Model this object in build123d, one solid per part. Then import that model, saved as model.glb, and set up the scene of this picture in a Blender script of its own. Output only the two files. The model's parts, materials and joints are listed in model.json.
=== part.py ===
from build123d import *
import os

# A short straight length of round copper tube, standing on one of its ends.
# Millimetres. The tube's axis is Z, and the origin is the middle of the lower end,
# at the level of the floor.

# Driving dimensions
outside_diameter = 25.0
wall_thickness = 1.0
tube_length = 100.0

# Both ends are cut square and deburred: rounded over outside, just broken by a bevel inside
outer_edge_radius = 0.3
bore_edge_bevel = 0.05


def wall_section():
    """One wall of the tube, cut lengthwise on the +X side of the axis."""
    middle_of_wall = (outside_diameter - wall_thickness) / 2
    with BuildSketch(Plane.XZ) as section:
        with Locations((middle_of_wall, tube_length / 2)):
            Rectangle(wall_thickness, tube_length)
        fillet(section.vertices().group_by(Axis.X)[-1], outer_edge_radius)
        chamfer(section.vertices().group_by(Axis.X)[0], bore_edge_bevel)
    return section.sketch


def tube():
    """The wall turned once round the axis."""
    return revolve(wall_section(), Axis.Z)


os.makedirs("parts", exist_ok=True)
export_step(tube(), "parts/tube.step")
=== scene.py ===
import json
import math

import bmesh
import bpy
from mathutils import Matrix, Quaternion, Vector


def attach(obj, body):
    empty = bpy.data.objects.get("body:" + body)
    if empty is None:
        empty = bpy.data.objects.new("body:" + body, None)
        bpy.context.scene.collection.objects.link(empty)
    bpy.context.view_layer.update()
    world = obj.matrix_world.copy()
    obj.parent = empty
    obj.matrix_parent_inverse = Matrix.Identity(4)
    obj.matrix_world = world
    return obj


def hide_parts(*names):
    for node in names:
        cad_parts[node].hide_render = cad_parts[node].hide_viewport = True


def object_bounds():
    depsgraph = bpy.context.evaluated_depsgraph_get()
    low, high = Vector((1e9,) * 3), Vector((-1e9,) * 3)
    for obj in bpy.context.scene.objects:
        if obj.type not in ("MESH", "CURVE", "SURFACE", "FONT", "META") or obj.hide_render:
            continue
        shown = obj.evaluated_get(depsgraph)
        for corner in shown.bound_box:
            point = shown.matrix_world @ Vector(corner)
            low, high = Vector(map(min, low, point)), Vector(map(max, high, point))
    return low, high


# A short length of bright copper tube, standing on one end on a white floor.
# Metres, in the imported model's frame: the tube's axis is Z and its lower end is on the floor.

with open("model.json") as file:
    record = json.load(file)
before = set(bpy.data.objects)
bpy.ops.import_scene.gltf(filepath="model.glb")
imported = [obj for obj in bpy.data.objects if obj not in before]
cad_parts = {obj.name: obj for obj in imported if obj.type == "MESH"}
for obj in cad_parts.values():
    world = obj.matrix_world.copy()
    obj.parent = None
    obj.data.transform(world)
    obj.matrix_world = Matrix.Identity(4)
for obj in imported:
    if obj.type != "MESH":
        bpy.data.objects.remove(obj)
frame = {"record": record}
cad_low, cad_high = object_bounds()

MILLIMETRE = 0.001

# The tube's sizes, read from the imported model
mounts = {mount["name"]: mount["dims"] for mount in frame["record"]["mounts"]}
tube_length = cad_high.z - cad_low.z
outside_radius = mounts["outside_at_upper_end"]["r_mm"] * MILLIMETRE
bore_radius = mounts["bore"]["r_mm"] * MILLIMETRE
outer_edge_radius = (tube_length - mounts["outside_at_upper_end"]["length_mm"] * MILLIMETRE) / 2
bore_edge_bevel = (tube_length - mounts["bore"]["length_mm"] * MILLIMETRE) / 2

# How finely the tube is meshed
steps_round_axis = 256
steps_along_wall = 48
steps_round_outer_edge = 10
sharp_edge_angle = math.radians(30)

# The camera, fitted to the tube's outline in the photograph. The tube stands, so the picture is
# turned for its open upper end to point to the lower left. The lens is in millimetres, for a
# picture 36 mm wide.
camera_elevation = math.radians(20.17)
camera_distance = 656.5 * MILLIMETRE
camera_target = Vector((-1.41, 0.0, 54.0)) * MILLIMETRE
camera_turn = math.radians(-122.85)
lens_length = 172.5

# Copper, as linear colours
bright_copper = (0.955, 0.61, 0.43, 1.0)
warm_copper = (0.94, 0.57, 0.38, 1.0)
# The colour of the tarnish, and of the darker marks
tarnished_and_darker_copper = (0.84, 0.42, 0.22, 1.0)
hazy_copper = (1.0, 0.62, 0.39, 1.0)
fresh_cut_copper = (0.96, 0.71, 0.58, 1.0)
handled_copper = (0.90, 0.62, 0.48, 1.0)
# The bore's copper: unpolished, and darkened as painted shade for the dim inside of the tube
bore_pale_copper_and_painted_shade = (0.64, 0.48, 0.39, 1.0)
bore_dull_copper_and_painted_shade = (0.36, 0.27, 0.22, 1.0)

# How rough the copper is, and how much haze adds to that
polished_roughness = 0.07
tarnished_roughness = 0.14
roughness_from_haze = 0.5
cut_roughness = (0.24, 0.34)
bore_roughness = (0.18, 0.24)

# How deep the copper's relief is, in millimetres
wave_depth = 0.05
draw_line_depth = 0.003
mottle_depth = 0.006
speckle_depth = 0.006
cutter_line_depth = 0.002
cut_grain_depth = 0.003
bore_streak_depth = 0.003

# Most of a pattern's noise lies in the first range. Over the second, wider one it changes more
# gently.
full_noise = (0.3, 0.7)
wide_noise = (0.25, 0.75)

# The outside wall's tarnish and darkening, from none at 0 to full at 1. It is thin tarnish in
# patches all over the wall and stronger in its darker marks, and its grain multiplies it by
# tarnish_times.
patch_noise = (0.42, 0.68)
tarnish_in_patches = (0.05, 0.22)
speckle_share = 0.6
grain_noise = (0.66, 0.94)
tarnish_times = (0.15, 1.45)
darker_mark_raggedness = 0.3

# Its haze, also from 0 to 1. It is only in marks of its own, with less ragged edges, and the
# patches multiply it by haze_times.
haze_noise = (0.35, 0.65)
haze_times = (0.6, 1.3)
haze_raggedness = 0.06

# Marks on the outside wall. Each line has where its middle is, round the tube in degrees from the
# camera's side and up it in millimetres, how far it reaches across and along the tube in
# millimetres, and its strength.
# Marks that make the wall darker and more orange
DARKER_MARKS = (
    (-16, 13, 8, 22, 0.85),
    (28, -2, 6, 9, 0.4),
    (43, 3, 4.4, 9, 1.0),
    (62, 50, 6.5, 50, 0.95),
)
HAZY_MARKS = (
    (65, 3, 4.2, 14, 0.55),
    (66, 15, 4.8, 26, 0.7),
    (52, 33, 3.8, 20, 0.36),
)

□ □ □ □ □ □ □

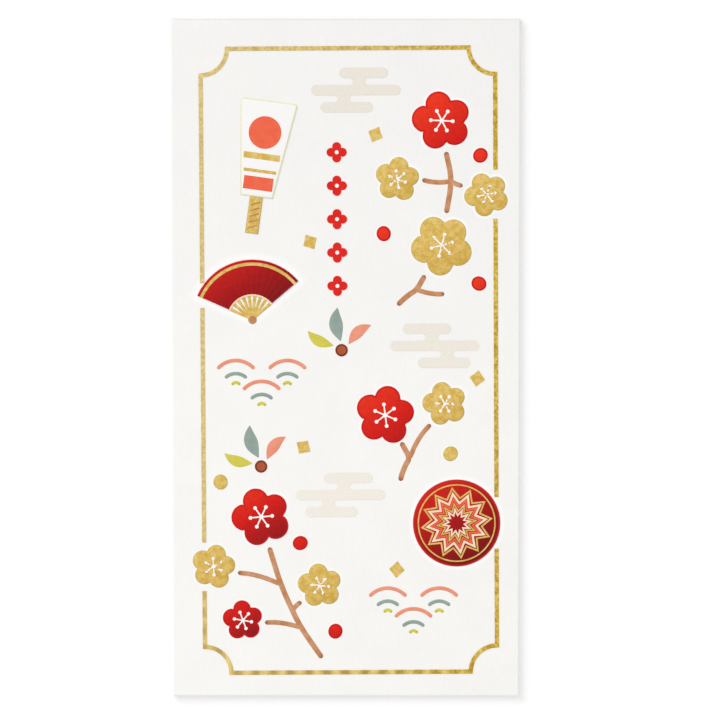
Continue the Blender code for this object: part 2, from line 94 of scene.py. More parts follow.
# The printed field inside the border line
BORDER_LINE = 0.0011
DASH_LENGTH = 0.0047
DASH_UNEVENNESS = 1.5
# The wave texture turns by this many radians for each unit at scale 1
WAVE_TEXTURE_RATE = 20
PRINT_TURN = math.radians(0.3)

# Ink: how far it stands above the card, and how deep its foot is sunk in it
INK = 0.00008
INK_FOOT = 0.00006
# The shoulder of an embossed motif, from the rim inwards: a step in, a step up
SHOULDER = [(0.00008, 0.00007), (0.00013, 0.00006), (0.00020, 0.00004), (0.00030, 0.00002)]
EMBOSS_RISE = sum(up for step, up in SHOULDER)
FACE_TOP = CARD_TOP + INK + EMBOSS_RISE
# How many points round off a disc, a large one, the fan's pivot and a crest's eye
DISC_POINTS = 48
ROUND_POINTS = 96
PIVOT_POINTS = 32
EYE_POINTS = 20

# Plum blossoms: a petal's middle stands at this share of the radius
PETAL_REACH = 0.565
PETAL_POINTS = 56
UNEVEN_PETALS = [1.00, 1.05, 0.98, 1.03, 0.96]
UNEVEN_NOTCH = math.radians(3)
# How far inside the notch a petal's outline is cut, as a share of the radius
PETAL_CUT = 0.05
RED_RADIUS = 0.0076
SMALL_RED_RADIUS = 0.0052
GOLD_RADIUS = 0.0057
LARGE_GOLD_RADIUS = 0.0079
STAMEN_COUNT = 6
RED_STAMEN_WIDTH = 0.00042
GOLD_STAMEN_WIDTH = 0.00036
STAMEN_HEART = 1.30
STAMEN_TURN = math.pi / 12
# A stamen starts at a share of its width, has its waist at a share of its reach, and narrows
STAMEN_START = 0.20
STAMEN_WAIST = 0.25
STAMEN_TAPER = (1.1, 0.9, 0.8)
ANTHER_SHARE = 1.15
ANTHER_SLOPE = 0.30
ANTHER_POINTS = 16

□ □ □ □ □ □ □

→ WHAT IS ASKED: Using the entries above, extract exactly the span from the line with "return section.sketch" to the line with "low, high = Vector((1e9,)", both lines included; leave out everything else.

→ OUTPUT BELOW:
    return section.sketch


def tube():
    """The wall turned once round the axis."""
    return revolve(wall_section(), Axis.Z)


os.makedirs("parts", exist_ok=True)
export_step(tube(), "parts/tube.step")
=== scene.py ===
import json
import math

import bmesh
import bpy
from mathutils import Matrix, Quaternion, Vector


def attach(obj, body):
    empty = bpy.data.objects.get("body:" + body)
    if empty is None:
        empty = bpy.data.objects.new("body:" + body, None)
        bpy.context.scene.collection.objects.link(empty)
    bpy.context.view_layer.update()
    world = obj.matrix_world.copy()
    obj.parent = empty
    obj.matrix_parent_inverse = Matrix.Identity(4)
    obj.matrix_world = world
    return obj


def hide_parts(*names):
    for node in names:
        cad_parts[node].hide_render = cad_parts[node].hide_viewport = True


def object_bounds():
    depsgraph = bpy.context.evaluated_depsgraph_get()
    low, high = Vector((1e9,) * 3), Vector((-1e9,) * 3)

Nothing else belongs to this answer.